The NFL Players Association and owners agreed on a 10-year collective bargaining agreement, but didn’t implement some type of policy during the 10 years where an African-American majority owner will be in place by 2022. Both parties should have agreed on creating a NFL committee of retired players, investors, financial institutions and others to have a minority investment team in position when a team comes up for sale or expansion.
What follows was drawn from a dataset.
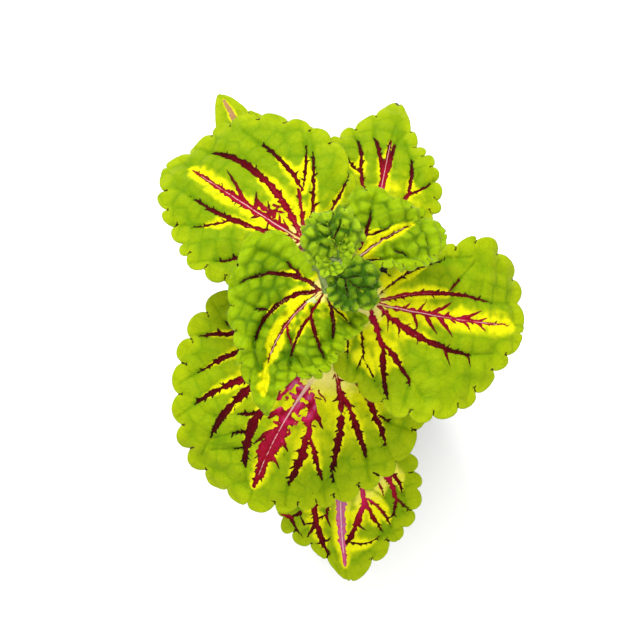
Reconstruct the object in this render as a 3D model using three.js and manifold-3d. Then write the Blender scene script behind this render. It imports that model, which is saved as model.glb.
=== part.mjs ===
// A young coleus in a small plastic nursery pot: pot, soil, square stem and five opposite pairs of leaves.
// Millimetres, +Z up. The origin is the middle of the pot's underside, where it rests.

import * as THREE from 'three';
import { mergeVertices } from 'three/addons/utils/BufferGeometryUtils.js';
import Module from 'manifold-3d';

const wasm = await Module();
wasm.setup();

const gap = 0.3;                    // clearance wherever two separate pieces touch

const pot = {
  height: 66,
  footRadius: 27,                   // outside, at the table
  rimRadius: 38,                    // outside of the rolled rim
  rimDepth: 8,
  rimStep: 1.6,                     // how far the rim stands out from the wall
  wall: 1.6,
  floor: 2.2,
  edge: 0.8,                        // bevels of the foot and the rim
  drainRadius: 3,
  drainCircle: 18.5,
  drains: 8,
  drainSides: 12,
  sides: 36,
};

const soil = {
  level: 57,                        // mean height of its surface
  crown: 2.5,                       // how much it heaps up round the stem
  heap: [[0.8, 0], [0.55, 0.3], [0.3, 0.8]],   // shares of its radius, and of the crown there
  bumps: 0.9,
  bumpTurns: [0.9, 0.7],            // radians a millimetre along X and Y
  rim: 1,                           // a strip along its edge that stays level
  rootDepth: 26,                    // how deep the stem stands in it
};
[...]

The good “ole boy” system of the NFL have not embraced African-American owners as serious players because that would disrupt their country club setting. Neither the NFL players association nor their financial advisers seems interested in life after football and the mainstream media doesn’t write articles or blogs on the subject.
 
African-Americans players has made the NFL billions of dollars since Marion Motley played his first game in 1946 when he was called some of the racist names you could imagine. A league where 71 percent of the players are African-American and no minority owner is an embarrassment for a league that implemented the Rooney Rule. The rule requires National Football League teams to interview minority candidates for head coaching and senior football operation opportunities.
 
The NBA made history by endorsing BET mogul Bob Johnson has the first African-American owner when he purchased the Charlotte Bobcats in 2004, and sold the majority stake to Michael Jordan in February 2010.

Hip-Hop artists such as Usher and Jay-Z have minority ownership with the Cleveland Cavaliers and the New Jersey Nets and Hall of Famer Magic Johnson recently sold his minority stake in the Los Angeles Lakers to pursue the opportunity to own his own team.

NFL Commissioner Roger Goodell and the players have now settled their lockout issues and should do the right thing and come into the 21st century and have an African-American owner before the next lockout.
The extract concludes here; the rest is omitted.